Some of this is changing, I’m sure, over time– the youngest staff at most colleges has only recently begun to represent the first generation of college students to have gone through post-secondary education with Internet access.  But by the time these postdocs, adjuncts, and nontenured associates have actually found enough of a place to find a voice in the creation of classes for their programs, how many more students will have gone through college without the benefit of Internet research training?
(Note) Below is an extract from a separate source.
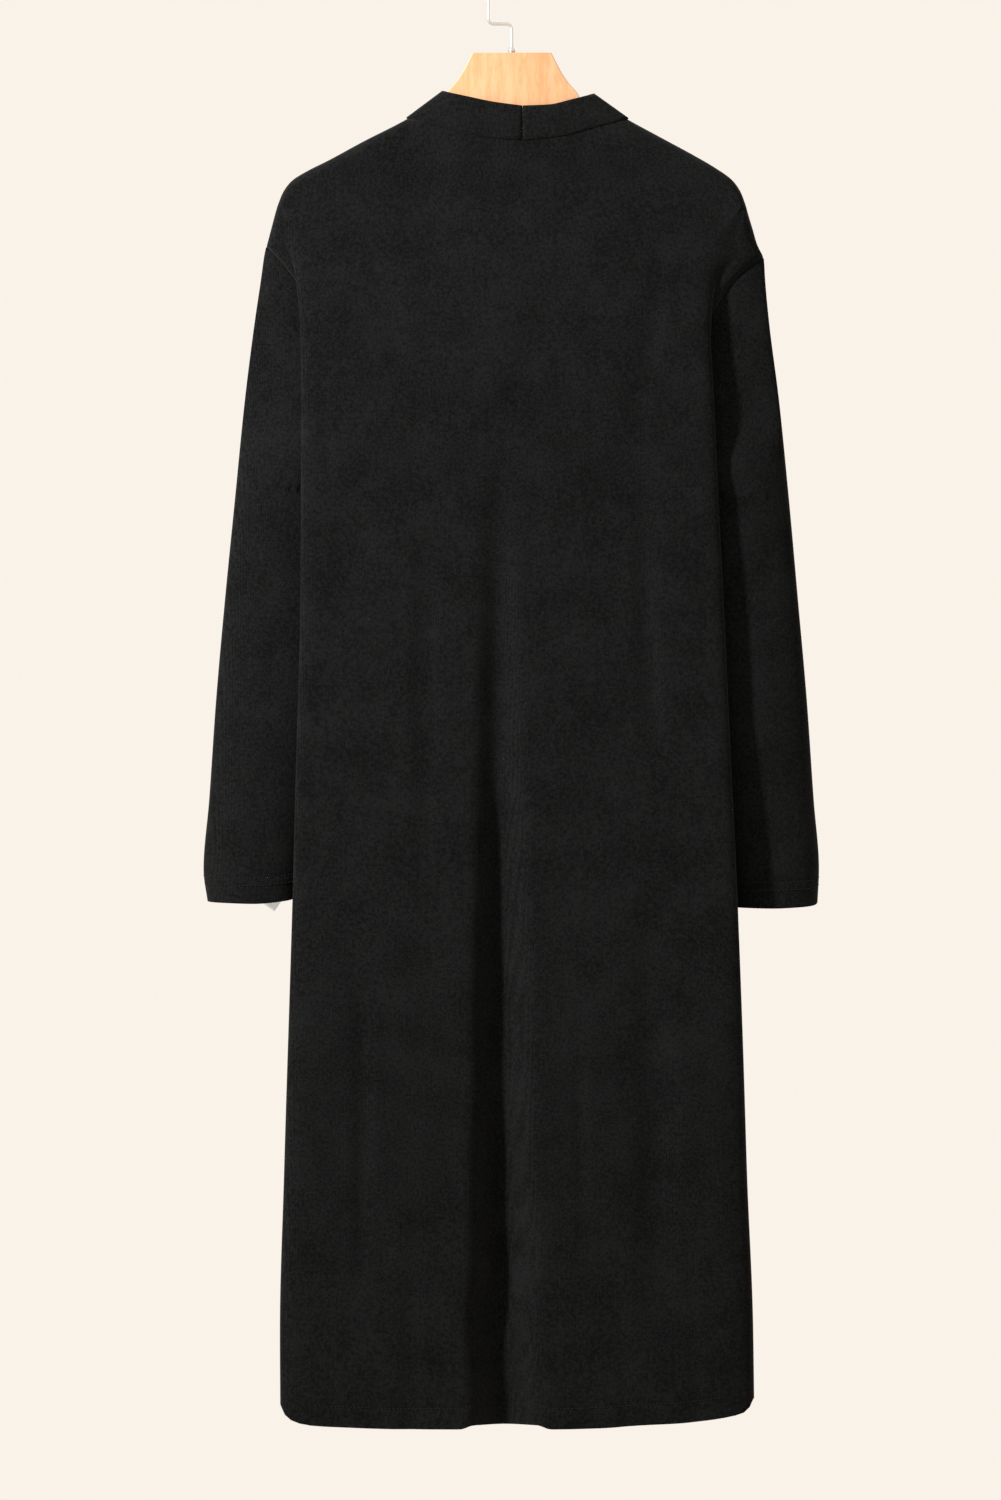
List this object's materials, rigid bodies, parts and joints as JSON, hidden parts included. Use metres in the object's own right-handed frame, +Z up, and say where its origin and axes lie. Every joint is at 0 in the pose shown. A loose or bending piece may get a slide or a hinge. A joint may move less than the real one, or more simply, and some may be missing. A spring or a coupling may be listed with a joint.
{
  "type": "long open-front cardigan on a wooden hanger",
  "caption": "Long open-front knit cardigan with dropped shoulders, straight sleeves and a banded edge, hanging on a flat wooden hanger with a wire hook.",
  "frame": {"origin": "inner top of the hanger's hook, where a rail holds it", "axes": "+Z up; the garment's back faces -Y and its open front faces +Y; +X is to the right when the back is seen, so the wearer's right"},
  "size_m": [0.5245, 0.0722, 1.243],
  "materials": {
    "knit": "brushed jersey knit, matte black",
    "label": "white woven satin, blank",
    "wood": "pale varnished beech",
    "steel": "bright plated wire"
  },
  "bodies": {
    "root": {"back": "knit", "front_left": "knit", "front_right": "knit", "sleeve_left": "knit", "sleeve_right": "knit", "band_left": "knit", "band_right": "knit", "care_label": "label", "hanger_board": "wood", "hanger_hook": "steel", "hanger_ferrule": "steel"}
  },
  "joints": []
}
In the spirit of full disclosure, I should probably admit that I’m one of the people who’s benefited from the Internet.  I’m rubbish when it comes to coming up with names and dates… and here I am in a History PhD program.  Google is one of the things I can thank for this.  So that’s out there– that’s my bias.  I never would have made it this far into History if I had been studying even 50 or 100 years ago.  If I had to rely on rote learning and memorization, I doubt I would have even made it through college.  So I’m a beneficiary of this changing technology and progressive education.  I have had teachers who encouraged me, and understood that analysis, critical thinking, and argument are far more important than knowing 1066 or 1588.  Actually, I only really learned to write once my parents put me in front of a computer when I was in second grade or so– so there’s a chance I might not have even made it into college without the aid of technology.  It’s probably for these reasons that I’ve come to understand and emphasize the import of media literacy and technological skills.  When you can never remember names and dates, it’s important to be really fast and proficient at tracking ‘em down.

…Oh yeah, and one other note on the article:  Standardized Tests are BAD.

Maps

Monday, October 16th, 2006

"Maps………..
Wait.
They don’t love you like I love you."

–"Maps," by the Yeah Yeah Yeahs.

The song never really made sense to me, but it’s incredibly catchy.

I don’t have anything particularly insightful to say about this week’s readings.  They were all solid, interesting, and exciting.  I have no criticisms.

Moreover, this topic has got me freshly re-excited about the whole concept of digital history– my last couple weeks have been rough, with APIs and Databases kicking me into frightened submissions. 

But maps?  Yeah, I get excited about maps anyway.  And the whole concept of doing historical geography on computers, making it interactive, WOW.  That’s really exciting to me.  It’s actually what made me warm up to the concept of this school’s technology requirement.  I love the idea of interactive maps, maps that are deep in their knowledge, multi-layered or multiform.  Interactive maps would refute Karen O’s assertion that "Maps……. wait."  (He said, weakly justifying the quote at the beginning of the article.)

Since I’ve gotten all geeky drooling fanboy about the subject, it’s a little hard to be objective about the articles.  Several of them were dull, but they really fun to think away from, if that makes sense…?  I got distracted by my own thoughts of what could be done.

So instead of trying to seriously tackle these articles, let me share a fantasy project.

I would love to see (or work on, if I someday develop the knowhow) a web companion to Boston: A Topographical History.  It’s a book I already love, and a fascinating topic. You see, a lot of what is now Boston was, at the time of first contact, under water.  Over time, damming and landfill changed that.  They chopped the tops off of several hills, and eliminated several others, to produce a larger, but flatter, Boston.  This is something that you can talk about in a book until you’re (metaphorically) blue in the face, but you can’t quite convey it as well as you could with an interactive map.

Imagine an interactive map, where you can adjust the time to actually watch the land being created, the topography flattening out, the changes in the population in different areas over time, as the new land allows for new class-based segregation.  Imagine being able to select points of interest on this map, and see a picture from that time of that place.

I know how these things go, one historian’s gold is another’s reason to take a nap, but in my mind, the results would be (to use another pop culture quote) "Freakin’ awesome," as Peter Griffin once put it.